Things are happening at the Bill House too. After Jennifer drove off for good, taking her Audi and the only checkbook in the house with her, a twenty-year-old skate punk named Jenny moved in to share a room with Diana. Jenny and Diana were like best friends at first, but that went downhill fast when it turned out that Jenny liked to live in a clean house. Diana isn’t that concerned about housekeeping, and besides, she bridles at any form of discipline or authority. So since the morning when Jenny woke Diana up at eight demanding that she sweep the floor, roommate relations have soured. Shaggy and Jenny get along great, though. After so many scrungy, irresponsible roommates, it’s nice to have one who enjoys a living room that’s free of spilled beer. Shaggy is changing. She’s not as tense and tough as she was when she moved in a few months ago, and she’s looking a lot straighter too. She cooks meat loaf, she mops the floors, she shakes out the welcome mat. More and more, she’s getting into turning the Bill House into a home.

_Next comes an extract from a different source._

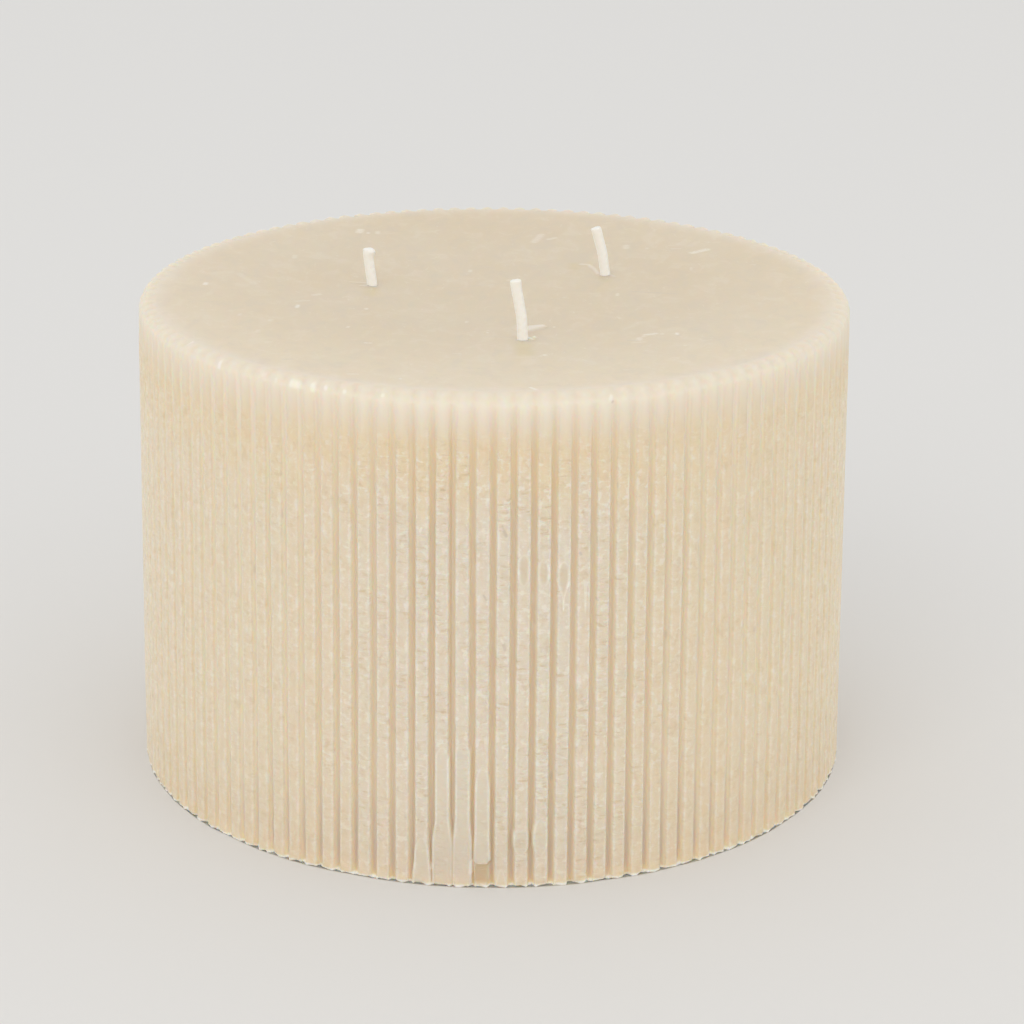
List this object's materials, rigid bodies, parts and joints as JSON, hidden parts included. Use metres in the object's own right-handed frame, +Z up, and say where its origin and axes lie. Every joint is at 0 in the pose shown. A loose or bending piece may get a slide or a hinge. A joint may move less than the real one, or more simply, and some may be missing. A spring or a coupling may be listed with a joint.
{
  "type": "ribbed candle",
  "caption": "Wide pillar candle of cream wax with upright ribs round its side, a smooth rounded rim and short cotton wicks; stands free and burns.",
  "frame": {"origin": "centre of the flat base, on the surface that the candle stands on", "axes": "+Z up through the candle; -Y is the front, the side that the picture shows; +X to its right"},
  "size_m": [0.15, 0.15, 0.1105],
  "materials": {
    "wax": "cream candle wax, slightly translucent, with a pale dry bloom on the ribs",
    "wick": "waxed braided cotton, unburnt",
    "tab": "plain tinplate"
  },
  "bodies": {
    "root": {"wax_body": "wax", "wick_front": "wick", "wick_right": "wick", "wick_left": "wick", "wick_tab_front": "tab", "wick_tab_right": "tab", "wick_tab_left": "tab"}
  },
  "joints": []
}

On this particular Sunday night, though, Shaggy is tipsy. She’s leaning against a pillar at the 8.0. Bar, after drinking exactly one and one-third Tom Collinses. Since she rarely drinks, the small amount of gin has a dramatic effect on her. Her eyes seem in soft focus, like the eyes of models in Penthouse. If you knew Shaggy only over the radio, you’d never guess this was her: she looks like . . . a woman. Her short hair is neatly styled, brushed carefully to one side. Her lips have lipstick on them. She’s wearing a conservatively cut, gray, knee-length dress, panty hose, and high heels. She looks more like 25 than 17, which is how she got in without being asked for her ID.